* Start Data records *

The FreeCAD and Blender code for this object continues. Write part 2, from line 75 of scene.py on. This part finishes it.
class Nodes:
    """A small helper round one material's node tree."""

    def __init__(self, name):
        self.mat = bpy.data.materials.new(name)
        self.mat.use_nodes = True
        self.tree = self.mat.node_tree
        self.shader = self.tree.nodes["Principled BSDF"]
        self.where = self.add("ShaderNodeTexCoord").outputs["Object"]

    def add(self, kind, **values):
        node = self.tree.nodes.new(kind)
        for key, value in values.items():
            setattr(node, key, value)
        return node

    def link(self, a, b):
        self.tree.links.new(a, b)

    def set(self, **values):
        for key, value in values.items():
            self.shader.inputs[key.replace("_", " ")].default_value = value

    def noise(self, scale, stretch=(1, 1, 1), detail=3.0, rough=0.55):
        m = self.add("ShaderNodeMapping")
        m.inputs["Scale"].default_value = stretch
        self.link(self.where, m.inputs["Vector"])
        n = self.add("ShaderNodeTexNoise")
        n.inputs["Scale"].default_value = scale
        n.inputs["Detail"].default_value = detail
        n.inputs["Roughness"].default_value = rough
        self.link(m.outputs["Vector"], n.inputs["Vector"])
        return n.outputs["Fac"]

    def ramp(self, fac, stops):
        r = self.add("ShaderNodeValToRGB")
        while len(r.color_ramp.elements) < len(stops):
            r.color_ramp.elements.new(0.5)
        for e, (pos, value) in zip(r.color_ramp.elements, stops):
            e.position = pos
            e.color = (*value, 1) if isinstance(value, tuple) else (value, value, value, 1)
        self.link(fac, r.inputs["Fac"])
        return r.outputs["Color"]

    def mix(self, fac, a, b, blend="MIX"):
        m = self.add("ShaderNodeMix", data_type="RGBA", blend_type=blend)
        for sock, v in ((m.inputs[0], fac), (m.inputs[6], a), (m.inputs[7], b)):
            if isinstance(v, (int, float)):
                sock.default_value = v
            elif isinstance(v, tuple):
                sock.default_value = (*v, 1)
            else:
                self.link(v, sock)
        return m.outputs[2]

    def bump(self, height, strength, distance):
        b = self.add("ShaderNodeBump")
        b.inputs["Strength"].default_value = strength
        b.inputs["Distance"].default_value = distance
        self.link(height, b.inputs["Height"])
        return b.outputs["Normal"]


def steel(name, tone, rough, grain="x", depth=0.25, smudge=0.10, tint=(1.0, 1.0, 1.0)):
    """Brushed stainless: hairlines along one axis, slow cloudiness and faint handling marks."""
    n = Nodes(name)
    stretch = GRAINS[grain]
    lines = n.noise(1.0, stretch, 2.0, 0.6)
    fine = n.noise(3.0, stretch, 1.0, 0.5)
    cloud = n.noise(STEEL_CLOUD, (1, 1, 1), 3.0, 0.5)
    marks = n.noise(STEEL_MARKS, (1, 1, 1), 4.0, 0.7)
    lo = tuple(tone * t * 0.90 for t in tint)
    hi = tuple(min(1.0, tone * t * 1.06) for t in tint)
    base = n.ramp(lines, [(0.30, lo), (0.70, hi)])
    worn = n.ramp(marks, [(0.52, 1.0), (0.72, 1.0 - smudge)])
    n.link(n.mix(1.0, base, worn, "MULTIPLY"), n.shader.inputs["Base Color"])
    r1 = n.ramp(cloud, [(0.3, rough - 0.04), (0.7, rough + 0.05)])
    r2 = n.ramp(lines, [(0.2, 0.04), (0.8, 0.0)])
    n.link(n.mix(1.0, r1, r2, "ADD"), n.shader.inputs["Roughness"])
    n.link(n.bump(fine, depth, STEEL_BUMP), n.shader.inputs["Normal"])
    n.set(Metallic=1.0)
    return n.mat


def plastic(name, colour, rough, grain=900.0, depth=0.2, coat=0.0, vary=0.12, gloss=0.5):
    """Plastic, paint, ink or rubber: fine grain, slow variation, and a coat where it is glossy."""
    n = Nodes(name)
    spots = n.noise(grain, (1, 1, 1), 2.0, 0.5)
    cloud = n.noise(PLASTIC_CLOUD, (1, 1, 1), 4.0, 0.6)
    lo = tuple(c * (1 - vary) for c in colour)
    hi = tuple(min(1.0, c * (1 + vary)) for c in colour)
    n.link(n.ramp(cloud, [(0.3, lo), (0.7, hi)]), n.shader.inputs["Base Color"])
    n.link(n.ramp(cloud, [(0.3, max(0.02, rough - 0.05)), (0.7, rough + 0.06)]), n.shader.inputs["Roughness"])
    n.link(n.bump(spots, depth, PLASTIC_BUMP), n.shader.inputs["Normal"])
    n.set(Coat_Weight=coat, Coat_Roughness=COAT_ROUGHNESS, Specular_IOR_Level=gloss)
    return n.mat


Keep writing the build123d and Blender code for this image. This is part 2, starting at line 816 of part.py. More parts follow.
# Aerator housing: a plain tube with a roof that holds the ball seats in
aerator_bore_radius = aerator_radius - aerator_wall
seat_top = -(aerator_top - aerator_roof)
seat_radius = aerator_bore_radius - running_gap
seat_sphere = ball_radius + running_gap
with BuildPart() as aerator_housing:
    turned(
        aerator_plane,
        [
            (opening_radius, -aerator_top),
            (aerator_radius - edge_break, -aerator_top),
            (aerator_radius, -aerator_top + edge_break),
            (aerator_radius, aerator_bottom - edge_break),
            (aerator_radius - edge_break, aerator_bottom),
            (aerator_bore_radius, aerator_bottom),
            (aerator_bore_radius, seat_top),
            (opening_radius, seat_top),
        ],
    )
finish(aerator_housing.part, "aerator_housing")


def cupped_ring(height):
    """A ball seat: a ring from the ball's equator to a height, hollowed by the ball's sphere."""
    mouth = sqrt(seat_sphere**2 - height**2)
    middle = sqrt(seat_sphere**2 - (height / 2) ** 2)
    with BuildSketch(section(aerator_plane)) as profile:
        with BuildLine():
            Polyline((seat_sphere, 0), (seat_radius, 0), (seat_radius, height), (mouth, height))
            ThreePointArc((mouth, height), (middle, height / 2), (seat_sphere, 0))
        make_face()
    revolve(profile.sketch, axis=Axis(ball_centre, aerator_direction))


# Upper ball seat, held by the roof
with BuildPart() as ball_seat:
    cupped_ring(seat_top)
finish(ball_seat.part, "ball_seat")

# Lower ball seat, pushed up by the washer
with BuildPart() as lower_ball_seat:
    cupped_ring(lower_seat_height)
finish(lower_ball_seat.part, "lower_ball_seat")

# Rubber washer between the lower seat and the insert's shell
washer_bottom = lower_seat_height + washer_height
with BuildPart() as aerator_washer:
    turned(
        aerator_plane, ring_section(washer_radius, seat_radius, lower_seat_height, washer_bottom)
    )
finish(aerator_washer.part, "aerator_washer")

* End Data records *

# Brief:
Write out the records shown above, exactly as they appear.

# Answer to this exercise:
The FreeCAD and Blender code for this object continues. Write part 2, from line 75 of scene.py on. This part finishes it.
class Nodes:
    """A small helper round one material's node tree."""

    def __init__(self, name):
        self.mat = bpy.data.materials.new(name)
        self.mat.use_nodes = True
        self.tree = self.mat.node_tree
        self.shader = self.tree.nodes["Principled BSDF"]
        self.where = self.add("ShaderNodeTexCoord").outputs["Object"]

    def add(self, kind, **values):
        node = self.tree.nodes.new(kind)
        for key, value in values.items():
            setattr(node, key, value)
        return node

    def link(self, a, b):
        self.tree.links.new(a, b)

    def set(self, **values):
        for key, value in values.items():
            self.shader.inputs[key.replace("_", " ")].default_value = value

    def noise(self, scale, stretch=(1, 1, 1), detail=3.0, rough=0.55):
        m = self.add("ShaderNodeMapping")
        m.inputs["Scale"].default_value = stretch
        self.link(self.where, m.inputs["Vector"])
        n = self.add("ShaderNodeTexNoise")
        n.inputs["Scale"].default_value = scale
        n.inputs["Detail"].default_value = detail
        n.inputs["Roughness"].default_value = rough
        self.link(m.outputs["Vector"], n.inputs["Vector"])
        return n.outputs["Fac"]

    def ramp(self, fac, stops):
        r = self.add("ShaderNodeValToRGB")
        while len(r.color_ramp.elements) < len(stops):
            r.color_ramp.elements.new(0.5)
        for e, (pos, value) in zip(r.color_ramp.elements, stops):
            e.position = pos
            e.color = (*value, 1) if isinstance(value, tuple) else (value, value, value, 1)
        self.link(fac, r.inputs["Fac"])
        return r.outputs["Color"]

    def mix(self, fac, a, b, blend="MIX"):
        m = self.add("ShaderNodeMix", data_type="RGBA", blend_type=blend)
        for sock, v in ((m.inputs[0], fac), (m.inputs[6], a), (m.inputs[7], b)):
            if isinstance(v, (int, float)):
                sock.default_value = v
            elif isinstance(v, tuple):
                sock.default_value = (*v, 1)
            else:
                self.link(v, sock)
        return m.outputs[2]

    def bump(self, height, strength, distance):
        b = self.add("ShaderNodeBump")
        b.inputs["Strength"].default_value = strength
        b.inputs["Distance"].default_value = distance
        self.link(height, b.inputs["Height"])
        return b.outputs["Normal"]


def steel(name, tone, rough, grain="x", depth=0.25, smudge=0.10, tint=(1.0, 1.0, 1.0)):
    """Brushed stainless: hairlines along one axis, slow cloudiness and faint handling marks."""
    n = Nodes(name)
    stretch = GRAINS[grain]
    lines = n.noise(1.0, stretch, 2.0, 0.6)
    fine = n.noise(3.0, stretch, 1.0, 0.5)
    cloud = n.noise(STEEL_CLOUD, (1, 1, 1), 3.0, 0.5)
    marks = n.noise(STEEL_MARKS, (1, 1, 1), 4.0, 0.7)
    lo = tuple(tone * t * 0.90 for t in tint)
    hi = tuple(min(1.0, tone * t * 1.06) for t in tint)
    base = n.ramp(lines, [(0.30, lo), (0.70, hi)])
    worn = n.ramp(marks, [(0.52, 1.0), (0.72, 1.0 - smudge)])
    n.link(n.mix(1.0, base, worn, "MULTIPLY"), n.shader.inputs["Base Color"])
    r1 = n.ramp(cloud, [(0.3, rough - 0.04), (0.7, rough + 0.05)])
    r2 = n.ramp(lines, [(0.2, 0.04), (0.8, 0.0)])
    n.link(n.mix(1.0, r1, r2, "ADD"), n.shader.inputs["Roughness"])
    n.link(n.bump(fine, depth, STEEL_BUMP), n.shader.inputs["Normal"])
    n.set(Metallic=1.0)
    return n.mat


def plastic(name, colour, rough, grain=900.0, depth=0.2, coat=0.0, vary=0.12, gloss=0.5):
    """Plastic, paint, ink or rubber: fine grain, slow variation, and a coat where it is glossy."""
    n = Nodes(name)
    spots = n.noise(grain, (1, 1, 1), 2.0, 0.5)
    cloud = n.noise(PLASTIC_CLOUD, (1, 1, 1), 4.0, 0.6)
    lo = tuple(c * (1 - vary) for c in colour)
    hi = tuple(min(1.0, c * (1 + vary)) for c in colour)
    n.link(n.ramp(cloud, [(0.3, lo), (0.7, hi)]), n.shader.inputs["Base Color"])
    n.link(n.ramp(cloud, [(0.3, max(0.02, rough - 0.05)), (0.7, rough + 0.06)]), n.shader.inputs["Roughness"])
    n.link(n.bump(spots, depth, PLASTIC_BUMP), n.shader.inputs["Normal"])
    n.set(Coat_Weight=coat, Coat_Roughness=COAT_ROUGHNESS, Specular_IOR_Level=gloss)
    return n.mat


Keep writing the build123d and Blender code for this image. This is part 2, starting at line 816 of part.py. More parts follow.
# Aerator housing: a plain tube with a roof that holds the ball seats in
aerator_bore_radius = aerator_radius - aerator_wall
seat_top = -(aerator_top - aerator_roof)
seat_radius = aerator_bore_radius - running_gap
seat_sphere = ball_radius + running_gap
with BuildPart() as aerator_housing:
    turned(
        aerator_plane,
        [
            (opening_radius, -aerator_top),
            (aerator_radius - edge_break, -aerator_top),
            (aerator_radius, -aerator_top + edge_break),
            (aerator_radius, aerator_bottom - edge_break),
            (aerator_radius - edge_break, aerator_bottom),
            (aerator_bore_radius, aerator_bottom),
            (aerator_bore_radius, seat_top),
            (opening_radius, seat_top),
        ],
    )
finish(aerator_housing.part, "aerator_housing")


def cupped_ring(height):
    """A ball seat: a ring from the ball's equator to a height, hollowed by the ball's sphere."""
    mouth = sqrt(seat_sphere**2 - height**2)
    middle = sqrt(seat_sphere**2 - (height / 2) ** 2)
    with BuildSketch(section(aerator_plane)) as profile:
        with BuildLine():
            Polyline((seat_sphere, 0), (seat_radius, 0), (seat_radius, height), (mouth, height))
            ThreePointArc((mouth, height), (middle, height / 2), (seat_sphere, 0))
        make_face()
    revolve(profile.sketch, axis=Axis(ball_centre, aerator_direction))


# Upper ball seat, held by the roof
with BuildPart() as ball_seat:
    cupped_ring(seat_top)
finish(ball_seat.part, "ball_seat")

# Lower ball seat, pushed up by the washer
with BuildPart() as lower_ball_seat:
    cupped_ring(lower_seat_height)
finish(lower_ball_seat.part, "lower_ball_seat")

# Rubber washer between the lower seat and the insert's shell
washer_bottom = lower_seat_height + washer_height
with BuildPart() as aerator_washer:
    turned(
        aerator_plane, ring_section(washer_radius, seat_radius, lower_seat_height, washer_bottom)
    )
finish(aerator_washer.part, "aerator_washer")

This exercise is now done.